I feel like I was reasonably laid back through high school but college changed me. I went to a school where it was fashionable to be over-committed and then double majored and volunteered for several campus publications. I never did work after 11pm and didn’t cram for tests, but I still internalized the competitive intensity in an unhealthy way. I graduated with honors, took two days off to move into the apartment I lived in alone, and then started back up at my internship while looking for a job. Work came in the form of several temporary positions with high stress and the constant reminder that, as a temp, I could be let go at any time. I ran the figures in my head how many months’ rent can I pay with what I have saved right now?

Although I don’t believe in the tarot, that quiz I took mentioned that poverty was the way I saw myself and I believe it’s right. For so long I have measured my life by scarcity – not enough time, not enough money. More hours at work, more time on wedding projects, another thing to accomplish around the house. I’ve been maintaining this paucity of spirit for so long but I realize it’s an untenable position.

I’m good at work and school but bad at having a personal life. I can produce great results, but am so bad at just being present. A recent NPR Ted Radio Hour podcast on happiness caught my attention. A man was talking about how through his research, he found that people tended to be unhappier who, at any given moment were thinking about something other than what they were doing or someplace other than where they were. Sounds familiar.
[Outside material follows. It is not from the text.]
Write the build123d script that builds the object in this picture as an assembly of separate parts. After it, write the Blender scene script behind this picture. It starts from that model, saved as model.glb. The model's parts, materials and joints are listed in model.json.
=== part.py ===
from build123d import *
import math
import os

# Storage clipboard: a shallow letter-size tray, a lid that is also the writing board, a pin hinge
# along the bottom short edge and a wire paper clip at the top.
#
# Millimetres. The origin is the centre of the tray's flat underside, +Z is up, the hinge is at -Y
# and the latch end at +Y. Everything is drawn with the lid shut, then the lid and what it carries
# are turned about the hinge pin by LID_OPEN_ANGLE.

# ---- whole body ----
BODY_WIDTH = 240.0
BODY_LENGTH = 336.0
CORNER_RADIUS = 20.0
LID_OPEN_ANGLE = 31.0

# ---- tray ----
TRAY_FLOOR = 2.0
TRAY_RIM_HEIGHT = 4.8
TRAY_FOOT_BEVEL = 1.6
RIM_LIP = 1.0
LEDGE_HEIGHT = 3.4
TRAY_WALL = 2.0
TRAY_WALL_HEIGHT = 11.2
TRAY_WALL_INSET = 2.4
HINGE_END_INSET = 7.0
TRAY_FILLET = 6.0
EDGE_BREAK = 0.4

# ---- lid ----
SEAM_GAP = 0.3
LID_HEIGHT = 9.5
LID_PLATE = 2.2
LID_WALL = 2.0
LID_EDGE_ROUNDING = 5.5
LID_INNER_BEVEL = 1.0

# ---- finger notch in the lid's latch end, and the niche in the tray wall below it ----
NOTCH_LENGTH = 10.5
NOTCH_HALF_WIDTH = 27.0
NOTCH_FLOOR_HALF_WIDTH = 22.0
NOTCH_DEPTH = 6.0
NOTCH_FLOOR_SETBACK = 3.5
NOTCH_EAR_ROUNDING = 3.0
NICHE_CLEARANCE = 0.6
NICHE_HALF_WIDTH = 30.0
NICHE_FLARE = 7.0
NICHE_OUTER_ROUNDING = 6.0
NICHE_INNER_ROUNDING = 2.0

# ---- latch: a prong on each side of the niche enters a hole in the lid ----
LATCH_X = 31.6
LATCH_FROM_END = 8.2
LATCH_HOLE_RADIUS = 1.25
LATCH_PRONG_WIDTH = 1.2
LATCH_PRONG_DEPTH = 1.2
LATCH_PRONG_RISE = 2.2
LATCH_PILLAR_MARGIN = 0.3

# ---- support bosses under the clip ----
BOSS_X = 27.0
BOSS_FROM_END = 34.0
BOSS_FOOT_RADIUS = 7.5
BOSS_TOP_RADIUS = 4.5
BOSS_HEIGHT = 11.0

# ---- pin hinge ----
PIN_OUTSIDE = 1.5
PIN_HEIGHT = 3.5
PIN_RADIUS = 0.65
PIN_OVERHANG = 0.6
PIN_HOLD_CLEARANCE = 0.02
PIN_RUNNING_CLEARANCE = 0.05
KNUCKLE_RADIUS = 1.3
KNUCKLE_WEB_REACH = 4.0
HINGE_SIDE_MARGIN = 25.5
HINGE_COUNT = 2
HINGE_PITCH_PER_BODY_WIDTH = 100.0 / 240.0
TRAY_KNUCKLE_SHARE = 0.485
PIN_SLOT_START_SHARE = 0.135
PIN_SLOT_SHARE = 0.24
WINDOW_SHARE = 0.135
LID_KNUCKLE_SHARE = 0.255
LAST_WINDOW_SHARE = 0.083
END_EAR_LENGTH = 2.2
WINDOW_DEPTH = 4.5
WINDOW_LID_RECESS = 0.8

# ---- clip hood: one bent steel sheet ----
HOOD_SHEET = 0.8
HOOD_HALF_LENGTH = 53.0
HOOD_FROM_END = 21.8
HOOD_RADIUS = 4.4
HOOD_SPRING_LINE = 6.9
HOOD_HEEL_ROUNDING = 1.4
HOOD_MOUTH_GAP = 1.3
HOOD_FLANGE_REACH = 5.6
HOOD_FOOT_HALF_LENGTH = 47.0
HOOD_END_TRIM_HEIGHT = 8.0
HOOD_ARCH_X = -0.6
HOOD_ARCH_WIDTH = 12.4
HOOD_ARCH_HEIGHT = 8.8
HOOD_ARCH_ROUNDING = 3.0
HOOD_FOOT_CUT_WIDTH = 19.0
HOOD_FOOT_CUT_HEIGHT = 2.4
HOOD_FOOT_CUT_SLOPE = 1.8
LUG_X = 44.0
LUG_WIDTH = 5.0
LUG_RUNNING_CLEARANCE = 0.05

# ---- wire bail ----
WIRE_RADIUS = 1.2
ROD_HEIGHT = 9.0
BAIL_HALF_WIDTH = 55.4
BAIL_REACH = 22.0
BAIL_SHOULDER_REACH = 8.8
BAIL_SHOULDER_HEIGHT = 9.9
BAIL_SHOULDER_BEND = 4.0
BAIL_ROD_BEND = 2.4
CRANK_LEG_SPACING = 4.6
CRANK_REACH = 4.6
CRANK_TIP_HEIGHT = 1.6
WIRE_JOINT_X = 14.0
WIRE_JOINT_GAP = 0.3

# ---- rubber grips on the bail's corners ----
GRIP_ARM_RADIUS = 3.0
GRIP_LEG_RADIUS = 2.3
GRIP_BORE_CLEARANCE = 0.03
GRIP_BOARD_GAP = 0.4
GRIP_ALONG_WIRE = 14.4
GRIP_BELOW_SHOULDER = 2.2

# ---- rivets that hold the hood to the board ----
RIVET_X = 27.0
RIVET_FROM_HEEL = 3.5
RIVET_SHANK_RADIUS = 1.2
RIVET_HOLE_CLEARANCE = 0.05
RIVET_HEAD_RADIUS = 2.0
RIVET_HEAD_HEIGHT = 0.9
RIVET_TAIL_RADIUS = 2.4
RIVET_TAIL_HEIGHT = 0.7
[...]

I come across the word – mindfulness. Google, how do I meditate? This question makes me feel a little pathetic. But that’s what I’m going to do. I wanted to be more present, more mindful. I want to take five minutes every day to meditate, sitting still and working on clear my mind of all the worrisome clutter that makes it harder to live in the moment and appreciate all the good blessings in my life.

This Lent, I hope to begin giving up some of these mental distractions and regain my focus.

4 thoughts on “A Gentle Lent – Meditation

  1. Elizabeth Esther says:

    THIS. You are speaking my language. This part about people being unhappy who are wanting to be somewhere other than where they are??? OH, woman. THAT right there. Piercing my heart. Thank you so very much for putting this into words. You have ministered to me.

  2. froginparis says:

    LOVE THIS!! God speaks to me in those kind of bizarre ways too. ie. I learned how Jesus could love me through the Twilight series.

    I have some great pins on Pinterest dealing with beginning meditation and stillness-because I have no clue of what to do.. I so struggle with it. Stillness is a trigger for my PTSD/anxiety. My inward goal for this lent is learning how to get out of my own way and rest in the arms of my savior.

    My heart is warmed to be on this journey with you.